20.10.11

Tao Te Ching LXII


The way is the refuge for the myriad creatures.
It is that by which the good man protects
and that by which the bad is protected.
Beautiful words when offered will win high rank in return,
beautiful deeds can raise a man above others.
Even if a man is not good, why should he be abandoned?
Hence when the emperor is set up and the three ducal ministers are appointed, he who makes a present of the way without stirring from his seat is preferable to one who offers presents of jade disks followed by a team of four horses.  Why was this way valued of old?  Was it not said that by means of it one got what one wanted and escaped the consequences when one transgressed?
Therefore it is valued by the empire.


One of the astonishing aspects of the Tao to a traditional Westerner is how little it cares about whether a person is good or bad.  The Tao acknowledges the distinctions:  some people are oriented to behavior we typically call good, others to behavior we typically call bad; whether these interpretations and naming are socially constructed, whether genetically defined, whether rooted in some objective reality is largely beside the point:  the roots of the causes of our naming, as is typically with the Tao, aren’t particularly relevant.

Unlike the Christian god, who supposedly rewards good and punishes evil—though we see little evidence of this on earth—the Tao (perhaps because it tends to being the this-worldly spirit of nature rather than the other-worldly spirit of spirits) neither rewards nor punishes, but quietly accepts.  So the sage quietly accepts, but does not do so stupidly—as the naïve and inexperienced might—but as one who has sojourned through the cold-hot expanses of the human soul and says without despair or exuberance, Well, this is it, this is existence … oh well.
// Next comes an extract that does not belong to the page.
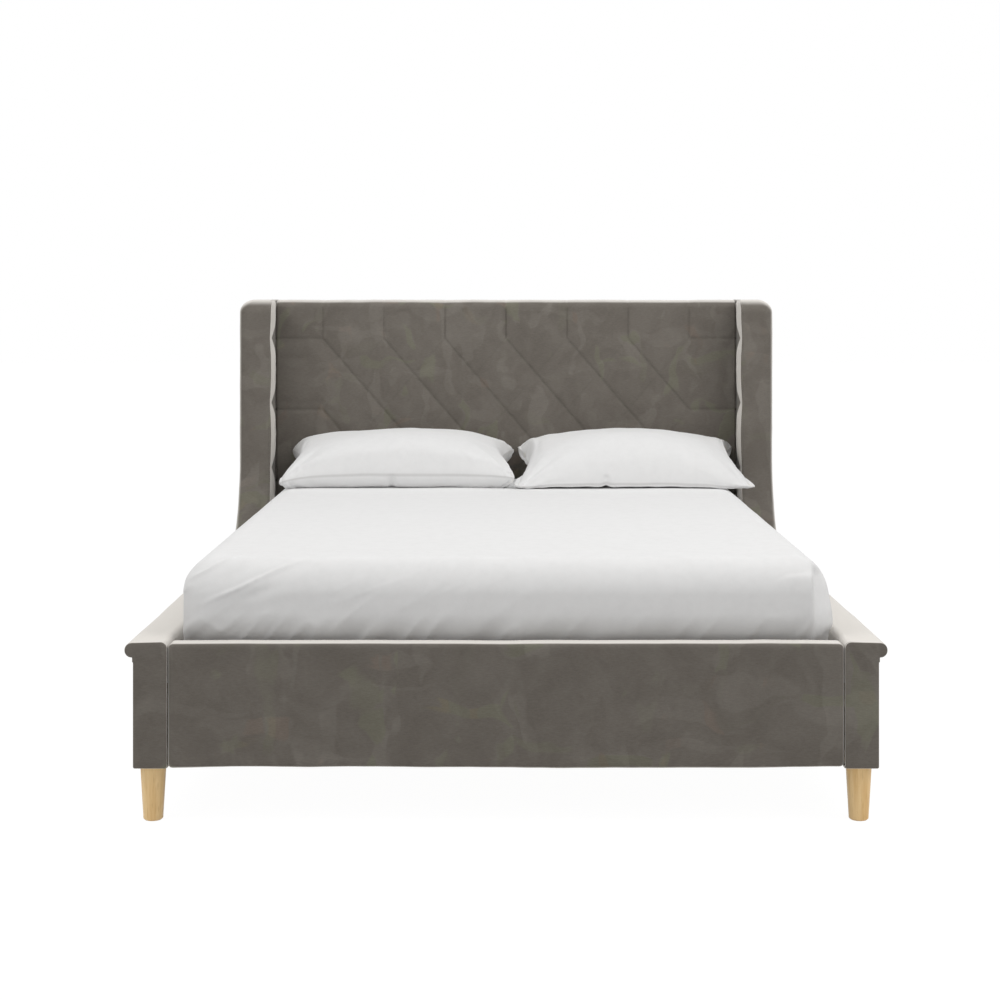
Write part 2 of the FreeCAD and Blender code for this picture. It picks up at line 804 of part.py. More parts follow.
def fitted_sheet():
    """Cotton sheet over the mattress, its hem turned under all round."""
    t = sheet_thickness
    skin = soft_box(mattress_width / 2 + t, mattress_foot - t, mattress_head + t,
                    mattress_bottom - t, mattress_top + t,
                    mattress_corner_radius + t, mattress_edge_radius + t)
    half = mattress_width / 2 - sheet_tuck
    opening = box(-half, half, mattress_foot + sheet_tuck, mattress_head - sheet_tuck,
                  mattress_bottom - 2 * t, mattress_bottom + t)
    return skin.cut([mattress(), opening])


def pillow_shape(x, inset):
    """Crowned block, thin along its seam all round: two lens sections crossed."""
    half_x = pillow_width / 2 - inset
    half_y = pillow_depth / 2 - inset
    crown = pillow_crown - inset
    belly = pillow_belly - inset
    edge = pillow_edge / 2 - inset
    seam = mattress_top + sheet_thickness + soft_clearance + pillow_belly
    y = pad_face - soft_clearance - upholstery_seam - pillow_depth / 2

    def lens(place, middle, half):
        low = place(middle - half, seam - edge), place(middle + half, seam - edge)
        high = place(middle - half, seam + edge), place(middle + half, seam + edge)
        edges = [
            Part.Arc(low[0], place(middle, seam - belly), low[1]).toShape(),
            Part.makeLine(low[1], high[1]),
            Part.Arc(high[1], place(middle, seam + crown), high[0]).toShape(),
            Part.makeLine(high[0], low[0]),
        ]
        return Part.Face(Part.Wire(edges))

    along = slab_y(lens(in_xz(y - half_y), x, half_x), 2 * half_y)
    wide = slab_x(lens(in_yz(x - half_x), y, half_y), 2 * half_x)
    return along.common(wide)


def pillow_centres():
    """Middle of the left and of the right pillow across the bed."""
    left = pillow_inset - mattress_width / 2 + pillow_width / 2
    right = pillow_overhang + mattress_width / 2 - pillow_width / 2
    return {"left": left, "right": right}


def pillow(x):
    """Filled pillow, soft and plain."""
    return pillow_shape(x, pillowcase_thickness)


def pillowcase(x):
    """Cotton case closed round the pillow."""
    return pillow_shape(x, 0).cut(pillow(x))


# ---------------------------------------------------------------- assembly
def both_sides(name, shape):
    """The same piece on the right and, mirrored, on the left."""
    return {name + "_right": shape, name + "_left": across(shape)}


def build():
    """Every sub-part by name."""
    nodes = {}
    nodes.update(both_sides("side_rail_core", side_rail_core()))
    nodes.update(both_sides("rail_nosing", rail_nosing()))
    nodes.update(both_sides("rail_cover", rail_cover()))
    nodes.update(both_sides("rail_facing", rail_facing()))
    nodes.update(both_sides("slat_ledger", slat_ledger()))
    nodes.update(both_sides("headboard_stile", headboard_stile()))
    nodes.update(both_sides("wing_core", wing_core()))
    nodes.update(both_sides("wing_cover", wing_cover()))
    nodes.update(both_sides("wing_tufted_pad", wing_tufted_pad()))
    nodes["footboard_core"] = footboard_core()
    nodes["footboard_cover"] = footboard_cover()
    nodes["headboard_top_rail"] = headboard_rail(head_core_top - head_rail_width)
    nodes["headboard_bottom_rail"] = headboard_rail(beam_bottom)
    nodes["headboard_face_board"] = headboard_face_board()
    nodes["headboard_tufted_pad"] = headboard_tufted_pad()
    nodes["headboard_back_panel"] = headboard_back_panel()

    for number, y in enumerate(slat_centres(), start=1):
        nodes["slat_%02d" % number] = slat(y)
    nodes["centre_beam"] = centre_beam()
    hangers = [beam_hanger(foot_back, 1), beam_hanger(pad_back, -1)]
    nodes["beam_hangers"] = Part.makeCompound(hangers)
    for place, y in zip(("front", "rear"), centre_leg_places()):
        nodes["centre_leg_" + place] = centre_leg(y)
        nodes["levelling_foot_" + place] = levelling_foot(y)

    paired = {
        "corner_brackets": corner_bracket(),
        "rail_hook_plates": rail_hook_plate(),
        "receiver_plates": receiver_plate(),
        "legs_front": leg(rail_centre, foot_front + leg_inset_front),
        "legs_rear": leg(wing_centre, head_end - leg_inset_rear),
    }
    for name, solid in paired.items():
        nodes[name] = Part.makeCompound([solid, across(solid)])

    nodes["mattress"] = mattress()
    nodes["fitted_sheet"] = fitted_sheet()
    for side, x in pillow_centres().items():
        nodes["pillow_" + side] = pillow(x)
        nodes["pillowcase_" + side] = pillowcase(x)
    return nodes


os.makedirs("parts", exist_ok=True)
for node, shape in build().items():
    shape.exportStep("parts/" + node + ".step")
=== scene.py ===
"""Looks of an upholstered wingback sleigh bed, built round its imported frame.

Metres. X runs across the bed, Y from the foot to the head, Z up. Every place comes from the
frame's own boxes. The sizes written here are those that the frame doesn't hold: seams, rolls,
wrinkles, threads and grain.
"""
import logging
import math
from dataclasses import dataclass, field
from enum import Enum

import bmesh
import bpy
import numpy as np
from bpy.types import Material, Mesh, Node, NodeSocket, NodeTree, Object
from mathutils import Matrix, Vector
from numpy.typing import NDArray


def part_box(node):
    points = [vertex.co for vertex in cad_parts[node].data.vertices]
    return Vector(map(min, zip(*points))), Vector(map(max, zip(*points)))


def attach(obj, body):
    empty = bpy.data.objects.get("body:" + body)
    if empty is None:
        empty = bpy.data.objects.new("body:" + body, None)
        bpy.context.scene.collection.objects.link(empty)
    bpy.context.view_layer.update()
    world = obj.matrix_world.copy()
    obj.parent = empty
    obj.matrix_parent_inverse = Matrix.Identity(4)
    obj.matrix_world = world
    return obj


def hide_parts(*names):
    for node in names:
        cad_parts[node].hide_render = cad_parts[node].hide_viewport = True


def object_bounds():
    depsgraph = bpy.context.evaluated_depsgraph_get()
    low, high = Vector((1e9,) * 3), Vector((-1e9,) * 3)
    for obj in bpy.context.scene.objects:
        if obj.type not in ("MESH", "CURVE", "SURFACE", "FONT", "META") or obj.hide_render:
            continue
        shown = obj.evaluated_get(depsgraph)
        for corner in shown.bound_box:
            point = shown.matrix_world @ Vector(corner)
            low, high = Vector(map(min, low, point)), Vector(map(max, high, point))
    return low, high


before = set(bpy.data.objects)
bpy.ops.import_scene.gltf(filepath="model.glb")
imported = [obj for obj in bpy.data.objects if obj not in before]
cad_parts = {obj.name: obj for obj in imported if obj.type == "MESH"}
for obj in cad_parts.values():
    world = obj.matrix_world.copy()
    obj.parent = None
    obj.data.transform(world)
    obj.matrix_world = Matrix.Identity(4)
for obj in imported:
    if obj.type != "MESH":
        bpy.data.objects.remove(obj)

Array = NDArray[np.float64]
Numbers = NDArray[np.int64]
Triple = tuple[float, float, float]
Colour = Triple
Pair = tuple[float, float]
Seam = tuple[Pair, Pair]
Input = NodeSocket | Triple | float

CAD_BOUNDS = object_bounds()
LOG = logging.getLogger("bed")


# ---- options
class Side(Enum):
    """Side of the bed, seen from the foot."""

    LEFT = "left"
    RIGHT = "right"

    @property
    def sign(self) -> float:
        """-1 on the left, +1 on the right."""
        return -1.0 if self is Side.LEFT else 1.0

    def node(self, name: str) -> str:
        """Name of this side's node."""
        return f"{name}_{self.value}"


class Grain(Enum):
    """Direction of the wood's grain, with the stretch that a pattern gets along it."""

    ACROSS = (0.05, 1.0, 1.0)
    ALONG = (1.0, 0.05, 1.0)
    UPRIGHT = (1.0, 1.0, 0.05)


# ---- numbers on whole arrays
def value_noise(u: Array, v: Array, seed: int) -> Array:
    """Smooth noise between -1 and 1: random heights on a unit lattice, joined by smooth steps.

    Args:
        u: first coordinate, in lattice cells.
        v: second coordinate, in lattice cells.
        seed: picks the lattice's heights.

    Returns:
        The noise at each point.
    """
    size = 128
    lattice = np.random.default_rng(seed).uniform(-1.0, 1.0, (size, size))
    cell_u, cell_v = np.floor(u).astype(int), np.floor(v).astype(int)
    fu, fv = u - cell_u, v - cell_v
    su, sv = fu * fu * (3.0 - 2.0 * fu), fv * fv * (3.0 - 2.0 * fv)
    here_u, here_v = cell_u % size, cell_v % size
    next_u, next_v = (cell_u + 1) % size, (cell_v + 1) % size
    low = lattice[here_u, here_v] * (1.0 - su) + lattice[next_u, here_v] * su
    high = lattice[here_u, next_v] * (1.0 - su) + lattice[next_u, next_v] * su
    return low * (1.0 - sv) + high * sv


def layered_noise(u: Array, v: Array, seed: int, layers: int = 3) -> Array:
    """Sum of value noise whose cells halve, and whose heights halve, from layer to layer.

    Args:
        u: first coordinate, in cells of the coarsest layer.
        v: second coordinate.
        seed: seed of the coarsest layer.
        layers: how many layers.

    Returns:
        The noise at each point.
    """
    total = np.zeros(np.broadcast(u, v).shape)
    for layer in range(layers):
        total = total + value_noise(u * 2**layer, v * 2**layer, seed + layer) / 2**layer
    return total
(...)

But this subversion of the traditional western polarities—good and evil, of course, only being one—is not done to be subversive, not performed from some theoretical tour de force, not arrived at through nihilism or amorality … but is maintained as the best possible way to survive.  If you stroke the good for being good, they begin to behave well to be rewarded (then, naturally, they are no longer good); if you punish the bad for being bad, they naturally feel alienated and vengeful and one way or another, from time to time at least, the punishment will return to confront the punisher.  So the sage doesn’t flash and bribe, doesn’t scorn and destroy, but walks alongside the seemingly eternal struggles of society and accepts them the way she accepts water.